Public policy in post-apartheid South Africa has been characterized by a mix of state regulation and ‘neo-liberalism’. This article argues that this mix is rooted in the model of economic modernity adopted in South Africa in the 1920s and 1930s, and underpinned by the institutions of a modern state. In an economy transformed by mining and subsequent secondary industrialization, the state played a central role in facilitating capitalist growth, including through the regulation of labour. I argue that, contrary to the conventional understanding, the enduring characteristic of the political economy of modernization in South Africa was not so much the mobilization of cheap African labour, mostly migrants from across Southern Africa, but was rather the institutionalization of high wages and protected incomes for economic, social and political insiders.

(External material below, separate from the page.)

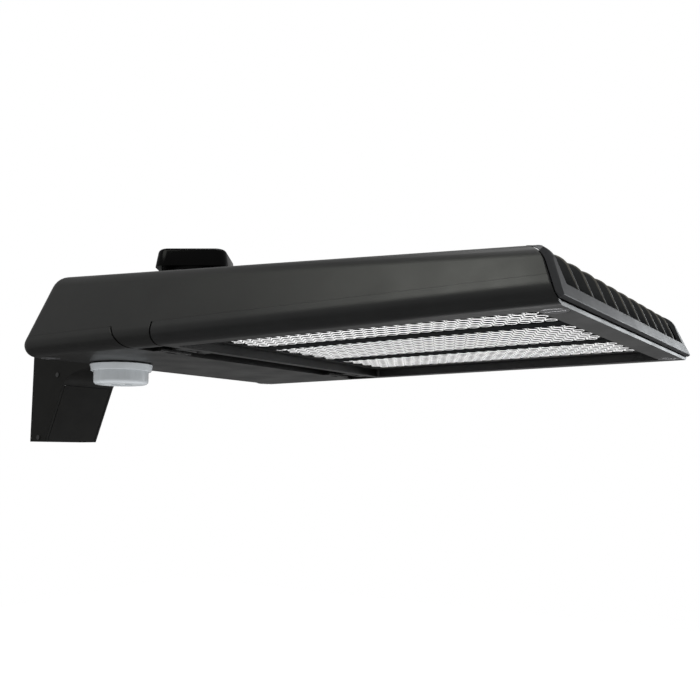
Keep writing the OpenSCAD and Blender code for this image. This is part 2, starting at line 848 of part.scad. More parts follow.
module lens_gasket() {
    z0 = recess_h + panel_t;
    color(RUBBER) lifted() translate([0, 0, z0]) linear_extrude(sink_bottom - z0 - gasket_gap)
        difference() {
            rounded_rect(recess_x0 + 1, recess_x1 - 1, -recess_half_w + 2,
                recess_half_w - 2, 6);
            rounded_rect(recess_x0 + 6, recess_x1 - 6, -recess_half_w + 7,
                recess_half_w - 7, 4);
        }
}

module frame_hinge_pins() hinge_pins(frame_axis_x);

// ---- Optics -------------------------------------------------------------

// One strip of reflector cups in staggered columns
module optic(s) {
    pitch_y = (s[1] - s[0] - 2 * cup_r - 2) / (s[2] - 1);
    color([0.93, 0.93, 0.93]) lifted() translate([0, 0, optic_bottom])
        linear_extrude(optic_t) difference() {
            rounded_rect(strip_x0, strip_x1, s[0], s[1], strip_corner_r);
            for (r = [0:s[2] - 1], c = [0:cup_columns - 2])
                translate([strip_x0 + cup_pitch / 2 + 1 + (c + (r % 2) / 2) * cup_pitch,
                    s[0] + cup_r + 1 + r * pitch_y]) circle(cup_r, $fn = 24);
        }
}

module led_board(s) {
    color([0.9, 0.9, 0.86]) lifted() translate([0, 0, sink_bottom - board_t])
        linear_extrude(board_t)
        difference() {
            rounded_rect(strip_x0 - 2, strip_x1 + 2, s[0] - board_margin,
                s[1] + board_margin, strip_corner_r);
            for (x = board_screw_x, y = [s[0] - board_screw_out, s[1] + board_screw_out])
                translate([x, y]) circle(1.6);
        }
}

module optic_near() optic(near_strip);

module optic_middle() optic(mid_strip);

module optic_far() optic(far_strip);

module led_board_near() led_board(near_strip);

module led_board_middle() led_board(mid_strip);

module led_board_far() led_board(far_strip);

board_screw_x = [strip_x0 + 60, strip_x1 - 60];

// Board screws lie just outside the strips, behind the panel
module optic_screw_places() {
    for (s = [near_strip, mid_strip, far_strip], x = board_screw_x,
        y = [s[0] - board_screw_out, s[1] + board_screw_out])
        translate([x, y, 0]) children();
}

module optic_screws() {
    color(STEEL) lifted() optic_screw_places() {
        translate([0, 0, sink_bottom - board_t - 0.7]) cylinder(h = 0.7, r = 2.8);
        translate([0, 0, sink_bottom - board_t - 0.1]) cylinder(h = board_t + 2.6, r = 1.4);
    }
}

// ---- Sensor -------------------------------------------------------------

module at_sensor() {
    lifted() translate([sensor_x, sensor_y, 0]) children();
}

sensor_seal_t = 1.5;
sensor_flange_t = 7.5;
sensor_top = -sensor_seal_t - sensor_flange_t;
neck_top = wall + 8;

module sensor_gasket() {
    color(RUBBER) at_sensor() translate([0, 0, -sensor_seal_t]) difference() {
        cylinder(h = sensor_seal_t, r = sensor_flange_r - 1.5);
        translate([0, 0, -1]) cylinder(h = sensor_seal_t + 2, r = neck_r + 0.3);
    }
}

module sensor_base() {
    color([0.78, 0.79, 0.79]) at_sensor() difference() {
        union() {
            translate([0, 0, sensor_top]) cylinder(h = sensor_flange_t,
                r1 = sensor_flange_r - 1.6, r2 = sensor_flange_r);
            translate([0, 0, -sensor_seal_t - 1]) cylinder(h = neck_top + sensor_seal_t + 1,
                r = neck_r);
        }
        translate([0, 0, -BIG / 2]) cylinder(h = BIG, r = neck_r - 3);
    }
}

module sensor_body() {
    round_r = 4;
    color([0.8, 0.81, 0.81]) at_sensor() rotate_extrude() difference() {
        union() {
            translate([0, -sensor_drop + round_r])
                square([sensor_r, sensor_drop + sensor_top - round_r]);
            translate([0, -sensor_drop]) square([sensor_r - round_r, round_r + 1]);
            translate([sensor_r - round_r, -sensor_drop + round_r]) circle(round_r);
        }
        translate([0, -sensor_drop - 1]) square([13.2, 8]);
        translate([0, -sensor_drop]) square([neck_r - 3, sensor_drop]);
        translate([-BIG, -BIG]) square([BIG, 2 * BIG]);
    }
}

module sensor_lens() {
    lens_r = 13;
    color([0.9, 0.9, 0.9]) at_sensor() translate([0, 0, -sensor_drop + 7])
        rotate_extrude() intersection() {
            translate([0, -7 - 2]) square([lens_r, 9]);
            translate([0, 13]) circle(20);
        }
}

module sensor_nut() {
    color(GREY) at_sensor() translate([0, 0, wall]) difference() {
        cylinder(h = 6, r = neck_r * 1.5, $fn = 6);
        translate([0, 0, -1]) cylinder(h = 8, r = neck_r);
    }
}

// ---- Photocontrol -------------------------------------------------------

socket_z = pad_top + socket_gasket_t;

module at_photo() {
    lifted() translate([photo_x, photo_y, 0]) children();
}

module receptacle_gasket() {
    color(RUBBER) at_photo() translate([0, 0, pad_top]) difference() {
        cylinder(h = socket_gasket_t, r = socket_r + 2);
        translate([0, 0, -1]) cylinder(h = 4, r = socket_neck_r + 0.5);
    }
}

module receptacle() {
    color(BLACK) at_photo() difference() {
        union() {
            translate([0, 0, socket_z]) cylinder(h = socket_h, r = socket_r);
            translate([0, 0, socket_z - socket_neck_l]) cylinder(h = socket_neck_l + 1,
                r = socket_neck_r);
        }
        translate([0, 0, socket_z + socket_h - blade_l - 8]) rotate(-3) blade_ring_slots();
    }
}

module blade_ring_slots() {
    linear_extrude(BIG) for (i = [0:2]) rotate(i * 120) arc_band(0.5, -twist_angle - 3,
        blade_angle + 6);
}

// Flat band along the blade ring between two angles
module arc_band(grow, a0, a1) {
    r = blade_ring_r;
    mid = (a0 + a1) / 2;
    intersection() {
        difference() {
            circle(r + blade_t / 2 + grow);
            circle(r - blade_t / 2 - grow);
        }
        polygon([[0, 0], 30 * [cos(a0), sin(a0)], 40 * [cos(mid), sin(mid)],
            30 * [cos(a1), sin(a1)]]);
    }
}

module photocontrol_blades() {
    z0 = socket_z + socket_h + photo_gap;
    color([0.75, 0.6, 0.3]) at_photo() translate([0, 0, z0 - blade_l]) linear_extrude(blade_l)
        for (i = [0:2]) rotate(i * 120) arc_band(0, 0, blade_angle);
}

// Rounded puck whose upper rim has its own radius
module puck(r, edge, h) {
    translate([0, 0, h - edge]) rotate_extrude($fn = HULL_FN) intersection() {
        union() {
            translate([r - edge, 0]) circle(edge, $fn = HULL_FN);
            translate([0, -edge]) square([r - edge, 2 * edge]);
        }
        translate([0, -edge]) square([r, 2 * edge]);
    }
}

module photocontrol() {
    z0 = socket_z + socket_h + photo_gap;
    corner = 13;
    low = photo_w / 2 - corner;
    high = low - 2.2;
    color(BLACK) at_photo() {
        translate([0, 0, z0]) cylinder(h = photo_base_h + 1, r = photo_w / 2 - 1);
        rotate(photo_turn) hull() {
            for (x = [-1, 1], y = [-1, 1]) {
                translate([x * low, y * low, z0 + photo_base_h]) cylinder(h = 1,
                    r = corner, $fn = HULL_FN);
                translate([x * high, y * high, z0 + photo_base_h])
                    puck(corner, 5.5, photo_top - z0 - photo_base_h);
            }
        }
    }
}

arm();
arm_cover();
arm_cover_screws();
arm_gasket();
arm_bolts();
arm_nuts();
wire_grommet();
housing();
heat_sink();
heat_sink_screws();
driver_door();
door_gasket();
door_hinge_pins();
door_latch_near();
door_latch_far();
driver();
driver_screws();
surge_protector();
terminal_block();
lens_frame();
lens_gasket();
frame_hinge_pins();
frame_latch_near();
frame_latch_far();
optic_near();
optic_middle();
optic_far();
led_board_near();
led_board_middle();
led_board_far();
optic_screws();
sensor_gasket();
sensor_base();
sensor_body();
sensor_lens();
sensor_nut();
receptacle_gasket();
receptacle();
photocontrol();
photocontrol_blades();
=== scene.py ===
"""Shoebox area light on a pole arm: finishes, cups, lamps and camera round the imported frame."""

import json
import math

import bmesh
import bpy
from mathutils import Euler, Matrix, Vector


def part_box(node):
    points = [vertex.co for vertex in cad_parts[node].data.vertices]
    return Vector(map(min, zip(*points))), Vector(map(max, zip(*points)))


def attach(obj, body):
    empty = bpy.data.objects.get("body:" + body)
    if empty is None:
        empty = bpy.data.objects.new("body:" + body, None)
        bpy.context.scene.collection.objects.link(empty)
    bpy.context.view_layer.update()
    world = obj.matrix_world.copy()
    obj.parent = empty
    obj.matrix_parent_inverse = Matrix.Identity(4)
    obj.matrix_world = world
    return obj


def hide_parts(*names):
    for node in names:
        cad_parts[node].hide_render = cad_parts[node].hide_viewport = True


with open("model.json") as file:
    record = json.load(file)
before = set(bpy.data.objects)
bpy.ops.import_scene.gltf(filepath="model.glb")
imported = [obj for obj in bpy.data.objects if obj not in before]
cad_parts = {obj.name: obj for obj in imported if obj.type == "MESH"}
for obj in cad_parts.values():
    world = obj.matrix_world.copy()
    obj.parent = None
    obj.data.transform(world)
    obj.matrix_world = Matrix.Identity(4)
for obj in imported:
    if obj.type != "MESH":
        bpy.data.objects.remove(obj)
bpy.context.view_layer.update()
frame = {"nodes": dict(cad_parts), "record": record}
bpy.ops.object.select_all(action="DESELECT")

MM = 0.001
BODY_OF_NODE = {}
for body, nodes in frame["record"]["behaviour"]["bodies"].items():
    for node in nodes:
        BODY_OF_NODE[node] = body
SLOT_OF_NODE = {part["node"]: part["material_slot"] for part in frame["record"]["subparts"]}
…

Anglo-centric institutions and conceptions of industrial and social citizenship were adapted to the colonial context in South Africa. The imperatives of both gold-led capitalist industrialization and the governance of a society in which the settler or immigrant population remained a minority required that the African population was excluded from most dimensions of this citizenship. But the institutions, discourses and ideologies associated with high wages (for citizens) continued to structure economic life in South Africa through and after the apartheid period. South Africa’s mode of economic modernization thus reflects the possibly unique interaction of a British model of economic modernization with the social, economic and political realities of a colonial society.